WHAT TO PRODUCE →
Write the material out again exactly.
::: MATERIAL PROVIDED
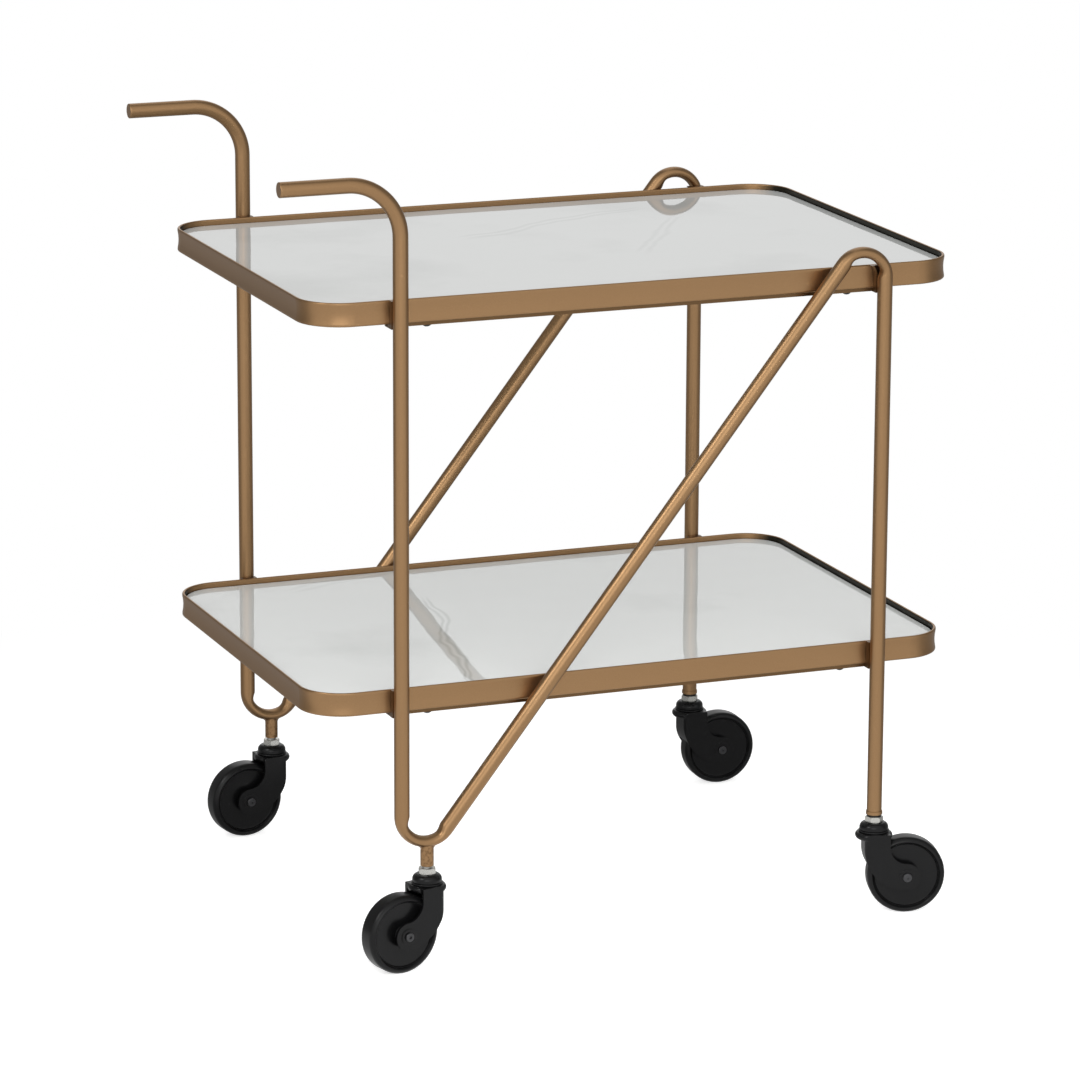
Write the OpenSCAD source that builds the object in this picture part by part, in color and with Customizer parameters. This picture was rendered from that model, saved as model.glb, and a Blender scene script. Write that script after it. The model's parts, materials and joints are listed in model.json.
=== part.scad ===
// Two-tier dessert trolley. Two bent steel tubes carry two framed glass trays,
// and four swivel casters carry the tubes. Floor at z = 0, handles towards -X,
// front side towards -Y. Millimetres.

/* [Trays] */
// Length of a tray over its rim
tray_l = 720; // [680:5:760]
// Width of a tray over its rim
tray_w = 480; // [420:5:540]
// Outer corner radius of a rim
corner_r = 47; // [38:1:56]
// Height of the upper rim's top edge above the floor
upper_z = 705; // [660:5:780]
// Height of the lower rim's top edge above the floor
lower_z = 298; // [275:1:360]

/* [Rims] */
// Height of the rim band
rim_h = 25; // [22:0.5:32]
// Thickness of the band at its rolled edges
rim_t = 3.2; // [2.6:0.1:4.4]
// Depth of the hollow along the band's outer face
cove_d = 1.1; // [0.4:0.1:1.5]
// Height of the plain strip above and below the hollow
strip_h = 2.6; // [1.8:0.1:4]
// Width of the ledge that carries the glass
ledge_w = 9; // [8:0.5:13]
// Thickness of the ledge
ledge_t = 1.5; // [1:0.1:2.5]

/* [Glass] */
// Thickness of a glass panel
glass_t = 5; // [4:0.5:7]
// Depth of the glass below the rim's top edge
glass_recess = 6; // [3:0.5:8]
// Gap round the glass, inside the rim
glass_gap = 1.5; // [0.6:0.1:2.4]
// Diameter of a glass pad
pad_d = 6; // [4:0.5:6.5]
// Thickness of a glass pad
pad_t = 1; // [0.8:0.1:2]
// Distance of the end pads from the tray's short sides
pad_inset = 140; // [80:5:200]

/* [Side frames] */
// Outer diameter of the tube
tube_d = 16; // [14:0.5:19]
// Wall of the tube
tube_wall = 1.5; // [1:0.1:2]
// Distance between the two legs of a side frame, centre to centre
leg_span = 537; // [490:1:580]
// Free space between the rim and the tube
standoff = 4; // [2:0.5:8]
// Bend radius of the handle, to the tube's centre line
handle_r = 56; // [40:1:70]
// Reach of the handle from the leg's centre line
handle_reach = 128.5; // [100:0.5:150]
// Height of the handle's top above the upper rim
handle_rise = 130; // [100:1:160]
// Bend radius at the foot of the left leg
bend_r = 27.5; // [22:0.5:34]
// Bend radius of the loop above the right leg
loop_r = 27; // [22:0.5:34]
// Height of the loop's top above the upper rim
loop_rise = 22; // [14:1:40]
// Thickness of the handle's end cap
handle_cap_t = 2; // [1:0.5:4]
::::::
WRITTEN SOLUTION →
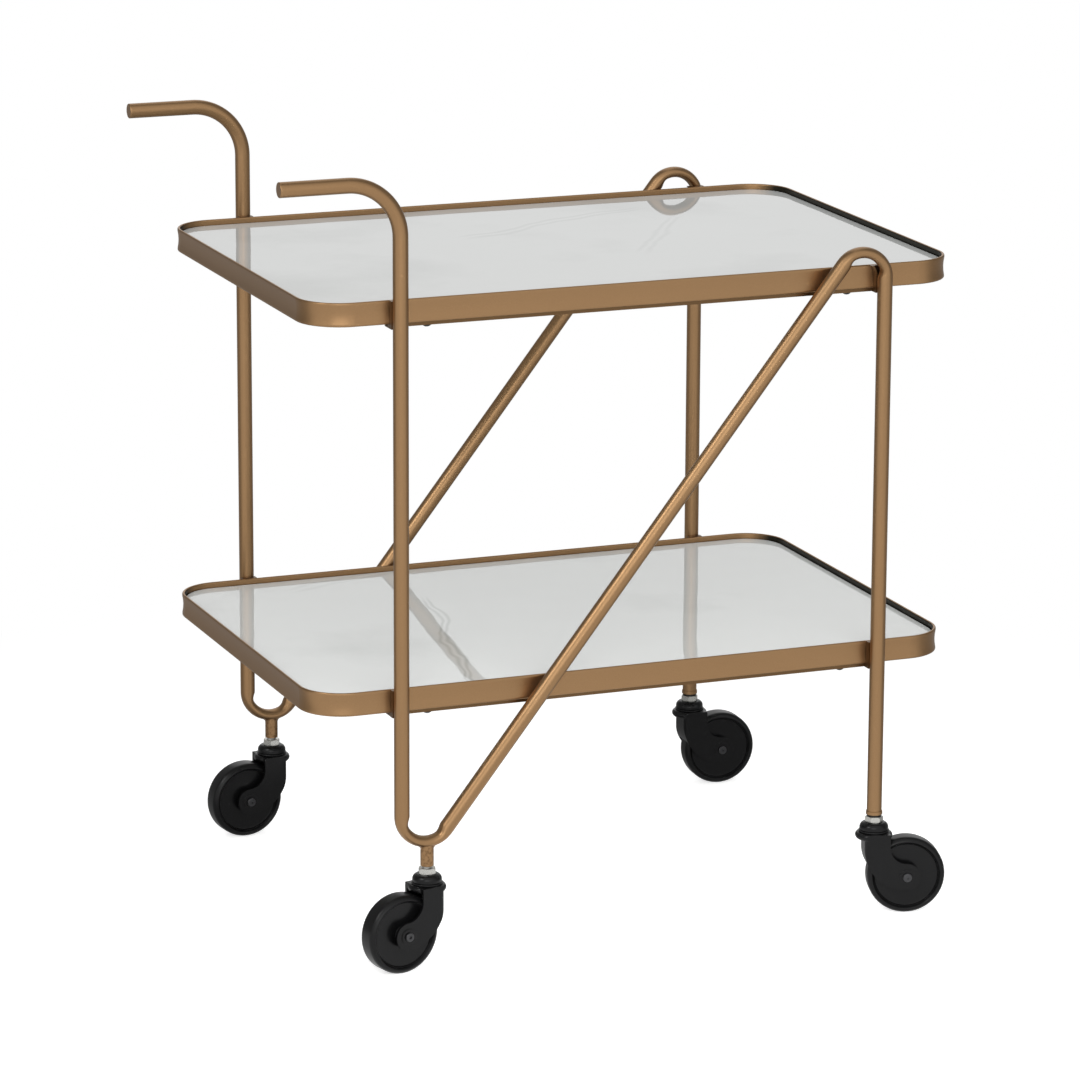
Write the OpenSCAD source that builds the object in this picture part by part, in color and with Customizer parameters. This picture was rendered from that model, saved as model.glb, and a Blender scene script. Write that script after it. The model's parts, materials and joints are listed in model.json.
=== part.scad ===
// Two-tier dessert trolley. Two bent steel tubes carry two framed glass trays,
// and four swivel casters carry the tubes. Floor at z = 0, handles towards -X,
// front side towards -Y. Millimetres.

/* [Trays] */
// Length of a tray over its rim
tray_l = 720; // [680:5:760]
// Width of a tray over its rim
tray_w = 480; // [420:5:540]
// Outer corner radius of a rim
corner_r = 47; // [38:1:56]
// Height of the upper rim's top edge above the floor
upper_z = 705; // [660:5:780]
// Height of the lower rim's top edge above the floor
lower_z = 298; // [275:1:360]

/* [Rims] */
// Height of the rim band
rim_h = 25; // [22:0.5:32]
// Thickness of the band at its rolled edges
rim_t = 3.2; // [2.6:0.1:4.4]
// Depth of the hollow along the band's outer face
cove_d = 1.1; // [0.4:0.1:1.5]
// Height of the plain strip above and below the hollow
strip_h = 2.6; // [1.8:0.1:4]
// Width of the ledge that carries the glass
ledge_w = 9; // [8:0.5:13]
// Thickness of the ledge
ledge_t = 1.5; // [1:0.1:2.5]

/* [Glass] */
// Thickness of a glass panel
glass_t = 5; // [4:0.5:7]
// Depth of the glass below the rim's top edge
glass_recess = 6; // [3:0.5:8]
// Gap round the glass, inside the rim
glass_gap = 1.5; // [0.6:0.1:2.4]
// Diameter of a glass pad
pad_d = 6; // [4:0.5:6.5]
// Thickness of a glass pad
pad_t = 1; // [0.8:0.1:2]
// Distance of the end pads from the tray's short sides
pad_inset = 140; // [80:5:200]

/* [Side frames] */
// Outer diameter of the tube
tube_d = 16; // [14:0.5:19]
// Wall of the tube
tube_wall = 1.5; // [1:0.1:2]
// Distance between the two legs of a side frame, centre to centre
leg_span = 537; // [490:1:580]
// Free space between the rim and the tube
standoff = 4; // [2:0.5:8]
// Bend radius of the handle, to the tube's centre line
handle_r = 56; // [40:1:70]
// Reach of the handle from the leg's centre line
handle_reach = 128.5; // [100:0.5:150]
// Height of the handle's top above the upper rim
handle_rise = 130; // [100:1:160]
// Bend radius at the foot of the left leg
bend_r = 27.5; // [22:0.5:34]
// Bend radius of the loop above the right leg
loop_r = 27; // [22:0.5:34]
// Height of the loop's top above the upper rim
loop_rise = 22; // [14:1:40]
// Thickness of the handle's end cap
handle_cap_t = 2; // [1:0.5:4]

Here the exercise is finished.